As is often the case, regulatory issues — real or perceived — are limiting the evolution to some degree. “There are behavioral bounds placed on media that provide financial advice,” states the report. “We do not know how the emergence of virtual personal financial assistants impact or are impacted by those regulatory behavioral boundaries.”

Regardless, the industry is looking for better service and better efficiency. And there is no shortage of applications for RPA in banking. “It’s everything from devices for actually counting money to things like the ‘Know Your Customer’ process,” said Karamouzis.

She has spoken to one bank where some 20,000 employees are involved to some degree in that KYC process. Using automation to limit that number — instead having robots verify information and create the audit trail you need — is low-hanging fruit. It’s just a matter of time before the right technology is created to simplify this type of work. Firms related to the sector would be wise to start exploring the potential now.

Training to Blend Technology and the Human Touch

Even if robo-bosses and other automation becomes more pronounced, Karamouzis agrees that there will always be need for humans in the customer service realm. “There are pieces of it that you can automate and things that you will never be able to automate,” she said.

Our best science still cannot understand fundamental aspects of the human brain. So there is no current way to mimic its complexity with a machine. “You can never replicate certain decision making,” said Karamouzis.

Companies and locations that want to remain competitive will thus need to adjust to a working environment that is a hybrid of the best technology and the best employees. And rather than solely thinking about an offshore service provider as offering a cheap-labor advantage, there must be a push towards better training, better education, better quality, and better value adds.

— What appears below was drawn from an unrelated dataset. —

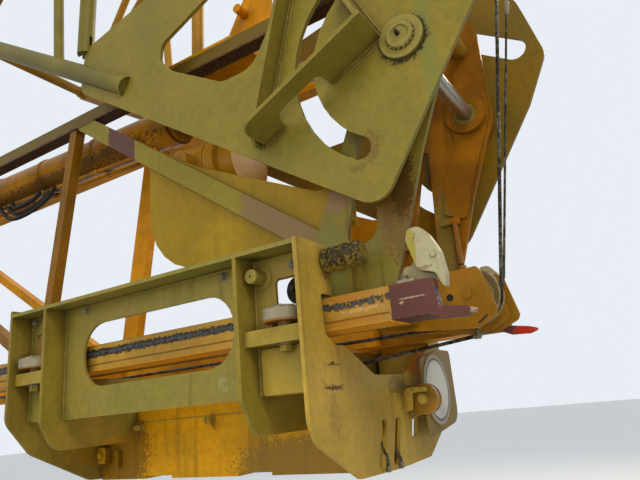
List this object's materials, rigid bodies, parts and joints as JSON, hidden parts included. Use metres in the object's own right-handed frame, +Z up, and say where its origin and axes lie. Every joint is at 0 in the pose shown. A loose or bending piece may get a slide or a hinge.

The most innovative tech is useless in the hands of humans who cannot use it. So this bodes well for any location that has a highly educated labor force.

In time, the population-scale advantages of a place like India will decrease when Caribbean island nations can provide just as many well-trained, top-caliber personnel. The robots will handle the tasks that don’t require human decision making, but the complexity is still in the hands of the key agents.

“The most critical element traditional contact centers need to focus on is having the right talent to balance out digital interactions and automated processes,” said O’Brien. “A lot of this is about investing in training and retention, re-assessing talent profiles, and analyzing employee performance and satisfaction.”

This training will, for some providers, require looking into new areas. Better service will require knowing the customer better and understanding their preferences. This means acquiring data — and a lot of it. So agents will need to have more focused education on information management as well as interpersonal skills like empathy and problem resolution. “Automating easy tasks makes the average agent-assisted interaction more complex, so there’s an element of capability and empathy training that needs to be addressed,” said O’Brien.

One great example of where the human touch remains critical in in social media customer support. Nothing proved this quite like the high-profile disaster of Microsoft’s Twitter chat bot Tay, which starting spewing racist responses it “learned” from other users.

“Social customer support, while not quite living up to the hype it promised years ago, is still a must-have capability for service providers,” said O’Brien. “The talent element there is so important.”

The future isn’t here yet — but it isn’t far off. To prepare, companies and locations need to figure out how to blend the new technology with skilled, educated employees.